Wednesday, November 18, 2009

COWS IN MY BACK YARD

I got up the other morning to see a herd of what my girlfriend Janice calls 'oreo cows', because they are black with a white belt, grazing on the new runway of the Katama Airport. I guess the town had to let the landscapers go because of the recession. Unfortunate for the landscaper. Fortunate for the tax payers. This essay was previously printed in Martha's Vineyard Magazine.

COWS IN MY BACK YARD


Even before I moved to the Vineyard I knew the local fauna was, at the least, eccentric, at most downright weird. Like a lot of non-resident homeowners I subscribed to the Gazette to keep up with local events. Articles regarding feral turkeys, tree roosting chickens and neurotic skunks appeared routinely in its pages, particularly off season when there was less bad behavior and fewer moped accidents to report. This should have prepared me for my own run-ins with crazed quadrupeds; but it didn’t.

I have grown used to frequent sightings of wild, feral and domesticated two and four footed creatures in my yard, but occasionally, something strange even by Vineyard standards occurs. Take the case of the red footed falcon. One summer a directionally challenged bird migrating from Africa to Argentina landed in Katama taking up residence on a sign in the airport across the street. I got up one morning to hundreds of bird watchers clogging Herring Creek Road. Taxis by the dozen from ferries and planes brought people who stayed just long enough to eyeball a species that had never before set foot (or rather, talon) on North American soil. After adding this sighting to their life list, they turned around and headed home without purchasing so much as a coke. Once here you’d a thought they might enjoy some of the other natural beauty around them, but no, birders, apparently, are just as single minded as, say, golfers, sailors or fishermen. I once came across a bunch of them on a beautiful Pacific beach. They were sitting in lawn chairs, staring through binoculars with their backs to the ocean! Go figure. (Did I go out and eyeball the falcon, you ask? No. There was a picture of it in the paper. That was good enough for me).

A crazy skunk took up residence in our yard last year. She mated, though I never saw him, and produced half a dozen skunkettes whom she abandoned every time she heard a sound. When quiet returned she would come back and round up her babies who had spent the interval blindly running around in circles completely exposed to any and all danger. This back yard activity did not sit well with dog who, until his first run in with mama had been allowed free range. You would imagine that after being half blinded, dog would have avoided skunks at all cost, but having the short term memory of a turnip, and being more territorial than a street gang in Dorchester, every time he saw the skunk he would leap, snarling and snapping, as far as the leash would allow.
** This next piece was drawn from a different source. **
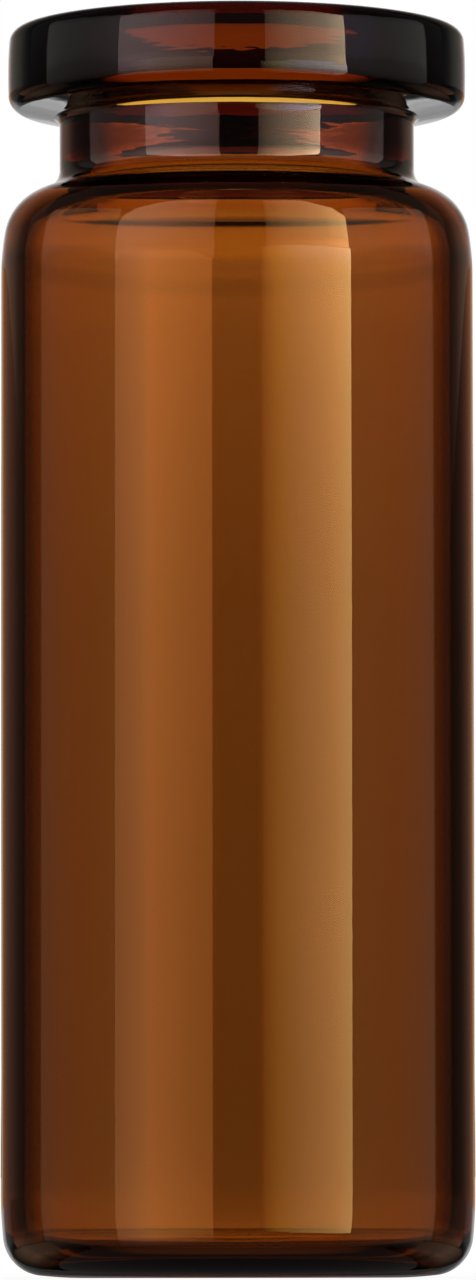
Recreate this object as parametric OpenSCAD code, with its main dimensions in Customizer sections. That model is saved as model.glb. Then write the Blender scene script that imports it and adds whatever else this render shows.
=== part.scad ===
// Amber glass sample vial with a crimp finish, open at the top.
// One tube of glass, worked in the flame: a flat-footed body, a shoulder drawn in to a short neck,
// and a rolled flange that a crimp cap grips. The origin is the middle of the base, on the surface
// that the vial stands on. All lengths are in millimetres, all angles in degrees.

/* [Body] */
// Height from the standing ring to the sealing face
total_height = 54.5; // [40:0.5:80]
// Outside diameter of the body
body_diameter = 20.6; // [20:0.1:25]
// Thickness of the body wall
wall = 1.0; // [0.8:0.1:1.3]

/* [Base] */
// Thickness of the floor
base_thickness = 1.0; // [0.7:0.1:2]
// Height of the hollow under the middle of the base
push_up = 0.4; // [0.1:0.1:0.8]
// Width of the flat ring that the vial stands on
ring_width = 1.0; // [0.6:0.1:2]
// Radius that eases the flat ring into the hollow
ring_round = 8; // [2:1:12]
// Radius of the heel, outside
heel_round = 1.8; // [1.2:0.1:2.5]
// Radius of the gentle curves that lead into the heel from the base and the body
heel_ease = 17; // [8:1:22]
// Angle that each of those gentle curves turns through
heel_lean = 6.5; // [2:0.5:10]
// Radius of the heel, inside
inner_heel_round = 1.2; // [0.8:0.1:1.9]

/* [Shoulder] */
// Fall of the shoulder from the neck outwards
shoulder_pitch = 15.5; // [8:0.5:35]
// Radius of the shoulder's edge, outside
shoulder_round = 2.3; // [1.8:0.05:3]
// Radius of the gentle curve from the body into that edge
shoulder_ease = 11; // [9.5:0.5:16]
// Angle that the gentle curve turns through
shoulder_lean = 10; // [8:1:14]
// How much higher the shoulder starts inside than outside
inner_rise = 0.45; // [0:0.05:0.6]
// Fall of the shoulder inside, from the throat outwards
inner_pitch = 22; // [15:1:30]
// Radius of the shoulder's edge, inside
inner_round = 1.6; // [1.2:0.05:2.2]
// Radius of the gentle curve from the cavity's wall into that edge
inner_ease = 6; // [4:0.2:7]
// Angle that this gentle curve turns through
inner_lean = 12; // [4:1:14]

/* [Neck] */
// Outside diameter of the neck
neck_diameter = 15.5; // [14.8:0.1:15.8]
// Diameter of the bore, which a stopper plugs
bore_diameter = 13; // [12.9:0.1:13.2]
// Length of the neck's straight outside, between its two fillets
neck_length = 1.95; // [0.5:0.05:5]
// Fillet from the shoulder up into the neck, outside
neck_fillet = 0.9; // [0.4:0.1:1.2]
// Diameter of the waist below the bore, where the glass drew in as the neck was rolled
waist_diameter = 12.8; // [12.2:0.1:12.8]
// Length over which the waist widens into the bore
flare_length = 1.8; // [1:0.1:2.5]
// Rounding inside, where the waist opens into the body
throat_round = 2.3; // [1:0.1:2.4]

/* [Flange] */
// Diameter of the flange
flange_diameter = 20; // [19.5:0.1:20.2]
// Height of the flange at its rim, from the sealing face to the end of its lower rounding
flange_height = 3.6; // [3.35:0.05:4.5]
// Slope of the flange's underside, down towards the neck
flange_pitch = 11; // [5:1:20]
// Fillet from the neck out into the flange's underside
root_fillet = 0.4; // [0.2:0.1:0.8]
// Radius of the flange's upper edge
flange_top_round = 0.6; // [0.4:0.1:0.9]
// Radius of the flange's lower edge
flange_low_round = 0.7; // [0.3:0.05:0.8]
// Radius to which the flange's side bulges above and below its straight land
flange_bulge = 17; // [8:0.5:19]
// Angle that the side leans in by at the upper edge
top_lean = 4.5; // [2:0.5:5]
// Angle that the side leans in by at the lower edge
low_lean = 2.5; // [1:0.5:3]
// Rounding of the mouth, from the sealing face into the bore
mouth_round = 0.9; // [0.3:0.1:1.2]

/* [Hidden] */

// Largest angle and fewest parts that an arc is drawn with
arc_angle = 5;
arc_parts = 6;
// Sides of the revolved form
turned_sides = 144;

body_r = body_diameter / 2;
cavity_r = body_r - wall;
neck_r = neck_diameter / 2;
bore_r = bore_diameter / 2;
waist_r = waist_diameter / 2;
flange_r = flange_diameter / 2;

function last(list) = list[len(list) - 1];

// A wall is drawn as a run of strokes, each starting where the one before it ends, in the
// direction in which that one ended. [length] is a straight, and [radius, turn] an arc that
// turns left, or right where its turn is negative.
function stroke_turn(stroke) = len(stroke) > 1 ? stroke[1] : 0;
function stroke_points(at, heading, stroke) =
    len(stroke) == 1
    ? [at + stroke[0] * [cos(heading), sin(heading)]]
    : let (
        side = sign(stroke[1]) * stroke[0],
        centre = at + side * [-sin(heading), cos(heading)],
        parts = max(arc_parts, ceil(abs(stroke[1]) / arc_angle))
      )
      [for (i = [1 : parts])
          let (h = heading + stroke[1] * i / parts) centre + side * [sin(h), -cos(h)]];
function run(at, heading, strokes, i = 0) =
    i == len(strokes)
    ? []
    : let (points = stroke_points(at, heading, strokes[i]))
      concat(points, run(last(points), heading + stroke_turn(strokes[i]), strokes, i + 1));

// How far a run of strokes goes, across and up
function reach(heading, strokes) = last(run([0, 0], heading, strokes));

// The hollow under the base and the floor's dome: a wide arc that a small one eases to the flat
function dome(radius) =
    let (turn = 2 * atan(push_up / radius))
    [[radius / sin(turn) - ring_round, -turn], [ring_round, turn]];

// The heel, from the base up to the wall
function heel(round_r, ease_r) = [[ease_r, heel_lean], [round_r, 90 - 2 * heel_lean], [ease_r, heel_lean]];

// The shoulder, from a wall of radius wide in to a neck of radius narrow, as its rounded edge,
// its slope and the fillet up into the neck
function shoulder(wide, narrow, round_r, ease_r, fillet_r, pitch, lean) =
    let (
        steep = 90 - pitch,
        ease_in = ease_r * (1 - cos(lean)),
        fillet_in = fillet_r * (1 - cos(steep)),
        room = wide - narrow - ease_in - fillet_in,
        per_radius = cos(lean) - cos(steep),
        round_fit = min(round_r, room / per_radius),
        slope = (room - round_fit * per_radius) / sin(steep)
    )
    [[ease_r, lean], [round_fit, steep - lean], [slope], [fillet_r, -steep]];

// A wall that goes straight up and swings outwards by widening over that length
function flare(widening, length) =
    let (turn = 2 * atan(widening / length), radius = length / 2 / sin(turn))
    [[radius, -turn], [radius, turn]];

// Outside, from the middle of the base up to the sealing face
outer_heel = heel(heel_round, heel_ease);
ring_r = body_r - reach(0, outer_heel)[0] - ring_width;
outer_shoulder = shoulder(
    body_r, neck_r, shoulder_round, shoulder_ease, neck_fillet, shoulder_pitch, shoulder_lean
);
flange_edge = 90 - flange_pitch;
low_edge = [[flange_low_round, flange_edge - low_lean], [flange_bulge, low_lean]];
top_edge = [[flange_bulge, top_lean], [flange_top_round, 90 - top_lean]];
root = [root_fillet, -flange_edge];
underside = (flange_r - neck_r - reach(90, [root])[0] - reach(flange_pitch, low_edge)[0])
    / cos(flange_pitch);
flange_land = flange_height - reach(flange_pitch, low_edge)[1] - reach(90, top_edge)[1];
neck_height = neck_length + reach(90, [root, [underside]])[1];
body_straight = total_height - reach(0, outer_heel)[1] - reach(90, outer_shoulder)[1]
    - neck_height - flange_height;
outside = run([0, push_up], 0, concat(
    dome(ring_r), [[ring_width]], outer_heel,
    [[body_straight]], outer_shoulder,
    [[neck_length], root, [underside]], low_edge, [[flange_land]], top_edge
));

// Inside, from the middle of the floor up to the sealing face
inner_heel = heel(inner_heel_round, heel_ease - wall);
inner_shoulder = shoulder(
    cavity_r, waist_r, inner_round, inner_ease, throat_round, inner_pitch, inner_lean
);
throat = concat(inner_shoulder, flare(bore_r - waist_r, flare_length));
shoulder_z = reach(0, outer_heel)[1] + body_straight + inner_rise;
floor_ring = cavity_r - reach(0, inner_heel)[0] - ring_r;
cavity_straight = shoulder_z - base_thickness - reach(0, inner_heel)[1];
bore_length = total_height - mouth_round - shoulder_z - reach(90, throat)[1];
inside = run([0, base_thickness + push_up], 0, concat(
    dome(ring_r), [[floor_ring]], inner_heel,
    [[cavity_straight]], throat,
    [[bore_length], [mouth_round, -90]]
));

module vial() {
    color("#84461c")
        rotate_extrude($fn = turned_sides)
            polygon(concat(
                [[0, push_up]], outside,
                [for (i = [len(inside) - 1 : -1 : 0]) inside[i]], [[0, base_thickness + push_up]]
            ));
}

vial();
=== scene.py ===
import math

import bmesh
import bpy
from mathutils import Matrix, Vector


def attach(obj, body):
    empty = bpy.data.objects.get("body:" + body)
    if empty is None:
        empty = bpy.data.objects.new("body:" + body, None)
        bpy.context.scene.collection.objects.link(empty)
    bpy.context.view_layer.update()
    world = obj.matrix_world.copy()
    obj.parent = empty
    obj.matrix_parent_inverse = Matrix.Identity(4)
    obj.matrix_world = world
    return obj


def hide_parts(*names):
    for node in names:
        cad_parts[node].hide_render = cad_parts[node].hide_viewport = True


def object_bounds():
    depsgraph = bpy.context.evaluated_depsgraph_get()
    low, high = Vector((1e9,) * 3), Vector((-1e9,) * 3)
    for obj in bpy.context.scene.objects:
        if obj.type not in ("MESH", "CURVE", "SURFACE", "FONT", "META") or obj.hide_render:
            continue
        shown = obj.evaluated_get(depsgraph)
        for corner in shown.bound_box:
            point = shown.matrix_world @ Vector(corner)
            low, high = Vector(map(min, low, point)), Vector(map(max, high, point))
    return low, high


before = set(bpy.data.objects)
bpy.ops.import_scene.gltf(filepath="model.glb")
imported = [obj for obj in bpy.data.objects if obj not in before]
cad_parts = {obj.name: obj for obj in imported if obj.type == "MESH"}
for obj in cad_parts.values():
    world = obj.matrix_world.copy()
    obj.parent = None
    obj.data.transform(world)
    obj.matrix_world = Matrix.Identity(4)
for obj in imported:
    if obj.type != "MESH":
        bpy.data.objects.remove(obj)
cad_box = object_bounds()

# ---------------------------------------------------------------------------------------------
# Vial: a sample vial of amber borosilicate glass, made from one length of drawn tube. In the
# flame its base is closed and pushed up, its shoulder is drawn in, and its neck and flange are
# rolled while the glass is soft, so it is one piece with no seam. Lengths are in millimetres.
MM = 0.001

# Body and base. The height and the body's radius are those of the frame's box. An ease is the
# radius of a gentle curve that leads into a rounding, and a lean the angle that it turns through.
HEIGHT = cad_box[1].z / MM
BODY_R = cad_box[1].x / MM
WALL = 1.0
CAVITY_R = BODY_R - WALL
BASE_THICKNESS = 1.0
PUSH_UP = 0.4
RING_WIDTH = 1.0
RING_ROUND = 8.0
HEEL_ROUND = 1.8
HEEL_EASE = 17.0
HEEL_LEAN = 6.5
INNER_HEEL_ROUND = 1.2

# Shoulder, outside and inside. A pitch is the fall of a slope, outwards from the neck.
SHOULDER_PITCH = 15.5
SHOULDER_ROUND = 2.3
SHOULDER_EASE = 11.0
SHOULDER_LEAN = 10.0
INNER_RISE = 0.45
INNER_PITCH = 22.0
INNER_ROUND = 1.6
INNER_EASE = 6.0
INNER_LEAN = 12.0

# Neck, and the bore with the waist below it
NECK_R = 7.75
NECK_LENGTH = 1.95
NECK_FILLET = 0.9
BORE_R = 6.5
WAIST_R = 6.4
FLARE_LENGTH = 1.8
THROAT_ROUND = 2.3

# Flange and mouth. The flange's side bulges to a wide radius above and below its straight land.
FLANGE_R = 10.0
FLANGE_HEIGHT = 3.6
FLANGE_PITCH = 11.0
ROOT_FILLET = 0.4
FLANGE_TOP_ROUND = 0.6
FLANGE_LOW_ROUND = 0.7
FLANGE_BULGE = 17.0
TOP_LEAN = 4.5
LOW_LEAN = 2.5
MOUTH_ROUND = 0.9

# How finely the glass is drawn: degrees in a part of an arc, the fewest parts of an arc, length
# of a part of a straight, and sectors round the axis
ARC_STEP = 5.0
ARC_PARTS = 6
STRAIGHT_STEP = 0.9
SECTORS = 256


def stroke(at, heading, length, turn=0.0):
    """Points of a straight, or of an arc of radius length that turns left, or right if turn < 0."""
    a = math.radians(heading)
    if turn == 0.0:
        steps = max(1, math.ceil(length / STRAIGHT_STEP))
        parts = [length * i / steps for i in range(1, steps + 1)]
        return [(at[0] + part * math.cos(a), at[1] + part * math.sin(a)) for part in parts]
    side = math.copysign(length, turn)
    centre = (at[0] - side * math.sin(a), at[1] + side * math.cos(a))
    steps = max(ARC_PARTS, math.ceil(abs(turn) / ARC_STEP))
    angles = [math.radians(heading + turn * i / steps) for i in range(1, steps + 1)]
    return [(centre[0] + side * math.sin(b), centre[1] - side * math.cos(b)) for b in angles]


def run(at, heading, strokes):
    """Points of a run of strokes, each starting where the one before it ends."""
    points = []
    for s in strokes:
        points += stroke(at, heading, *s)
        at = points[-1]
        heading += s[1] if len(s) > 1 else 0.0
    return points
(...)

Loony behavior is not limited to loons. Sometimes the people who care for animals go overboard too. Like the fellow who had DNA testing on some hair he found to prove the neighbor’s dog guilty of raiding his hen house. Probably could have bought a lot of chickens for what that cost.

On occasion rush hour traffic, such as it is on Island, can be held up by feral tom turkeys fighting, presumably, over an attractive hen. When I think of birds fighting my mind drifts to a smoke filled cellar or garage with two roosters trying to peck each other’s eyes out. This is not the way turkeys do it. They entwine their necks and do a kind of turkey trot, tug-o-war. Back and forth across the road they go, ignoring ‘scats’ and ‘shoos’ of the tired people on their way home from work.

Of course I must give a mention to Cramer the magical donkey. Our neighbor Ernie Boch rescued him from a petting zoo that was about to go belly up. No one else would take him so Ernie figured he’d get along with the llamas. He was magical because, for one thing, he could open the door and go into the house whenever he wanted. I’m sure Mrs. Boch was thrilled.

This all brings us to the point of my little tale. I live half way between Katama Farm and Herring Creek Farm. Before rising in the morning I can tell which way the wind is blowing by what sounds I hear. The crash of the surf, lowing cows and in good weather, which runway is being used at the airport, all tell me if the wind (and there is always wind in Katama) is coming from the east, north or south.

I awoke the one day to exceptionally loud mooing, and since I knew the herd had been at Katama Farm I figured the breeze was light and coming from the east. In fact I could have sworn they were in the back yard. But that would be silly, wouldn’t it? I got up and looked out the window anyway and there they were. A dozen or so black and white cows, using the trees for scratching posts and munching on my carefully tended lawn, surrounded by a half dozen confused farm workers.

It seems the Farm Institute had been moving the cows from farm to farm on foot, via Herring Creek Road. This particular morning the lead cow decided to make a break for it and the rest of the herd followed. After trying several methods of wrangling, these New England cowboys finally got them back on the road. The rest of the trip was not uneventful with two more attempted escapes before reaching their destination.

Retired life can be dull. I get a lot of milage out of this story. Not with Islanders though. They just shrug. They’re used to strange behavior, both animal and human.